Indonesia's provincial broadcasting regulatory body said it will ask Batam-based Radio HangFM station for a clarification, after two Singaporeans detained under the Internal Security Act became radicalised after listening to its broadcasts.
Mr Suyono, deputy chief of broadcasting content at Indonesia's Broadcasting Commission in Riau Islands province, told The Sunday Times yesterday that it will also evaluate the station's content.
"We will meet their representative to get an official clarification and hold a dialogue, as soon as possible," he added.
Mr Suyono, who goes by one name, said the commission had sent a warning to the station last year for airing "differences in opinion about Islamic practice" which it considered "too firm in its delivery".

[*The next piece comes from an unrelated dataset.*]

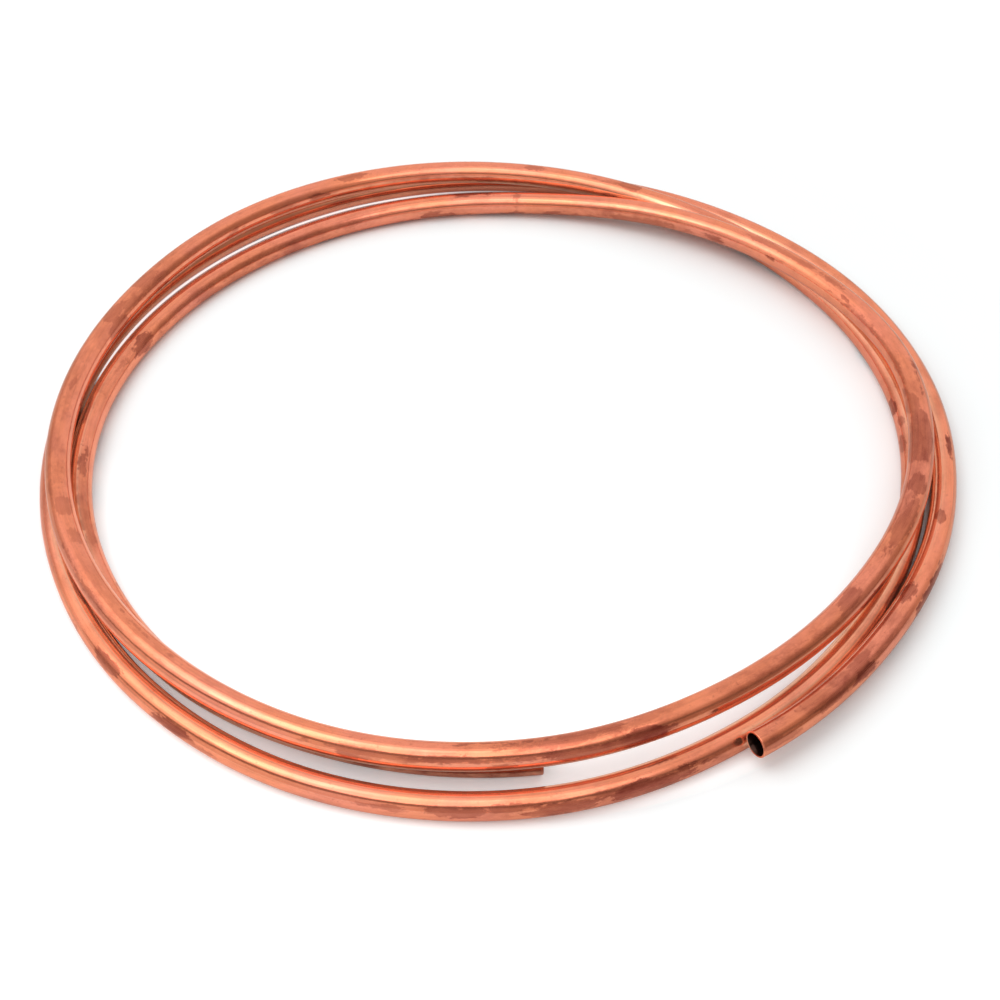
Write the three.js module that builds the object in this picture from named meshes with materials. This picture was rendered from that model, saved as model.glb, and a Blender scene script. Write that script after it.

"Differing opinions means like the way one should pray. So, it's not to the extent of promoting terrorism and radicalism. Since the warning, we noticed they have changed and toned down their rhetoric," he said, adding that he noticed the station had recently been airing speeches rejecting terrorism.
WARNED ABOUT CONTENT
Differing opinions means like the way one should pray. So, it's not to the extent of promoting terrorism and radicalism. Since the warning, we noticed they have changed and toned down their rhetoric.
MR SUYONO, deputy chief of broadcasting content at Indonesia's Broadcasting Commission in Riau Islands province on how Radio HangFM changed its content.
Singapore's Ministry of Home Affairs (MHA) said last Friday it had detained two self-radicalised Singaporeans who were planning to join the Islamic State in Iraq and Syria terror group and issued Restriction Orders against two others.
Detainees Rosli Hamzah, 50, and Mohamed Omar Mahadi, 33, began listening to Radio HangFM in 2009 and 2010 respectively, MHA said.
Yesterday, an MHA spokesman said Radio HangFM "is a religious station which sometimes features speakers who preach extreme views", adding the Singapore authorities are "looking into all options" on whether to block the station.
Batam religious affairs chief Zulkifli Aka said that a group of Muslims had protested in 2014 over the station's content, which they found conservative.
The station agreed not to air "propaganda", including not "calling as infidels Muslims who don't subscribe to their beliefs", according to the agreement seen by The Sunday Times.
When this newspaper tuned in to Radio HangFM yesterday, an announcer was reading out a statement that called the media reports "untrue" and a bid to "discredit" the station.
A preacher then advised Muslims to follow Prophet Muhammad's way.
Mr Zein Alatas, the station's commissioner, told The Sunday Times yesterday that the management "strongly opposes all forms of radicalism and violence like it has been conveying all this while in its speeches".
The station broadcasts sermons by up to 20 Indonesian preachers, all of which, he said, were "based on the Quran and religious scripts".
Regarding the two Singaporean detainees, Mr Zein suggested that they could have become radicalised after reading "other materials in their own private time" rather than after listening to the station's preachers.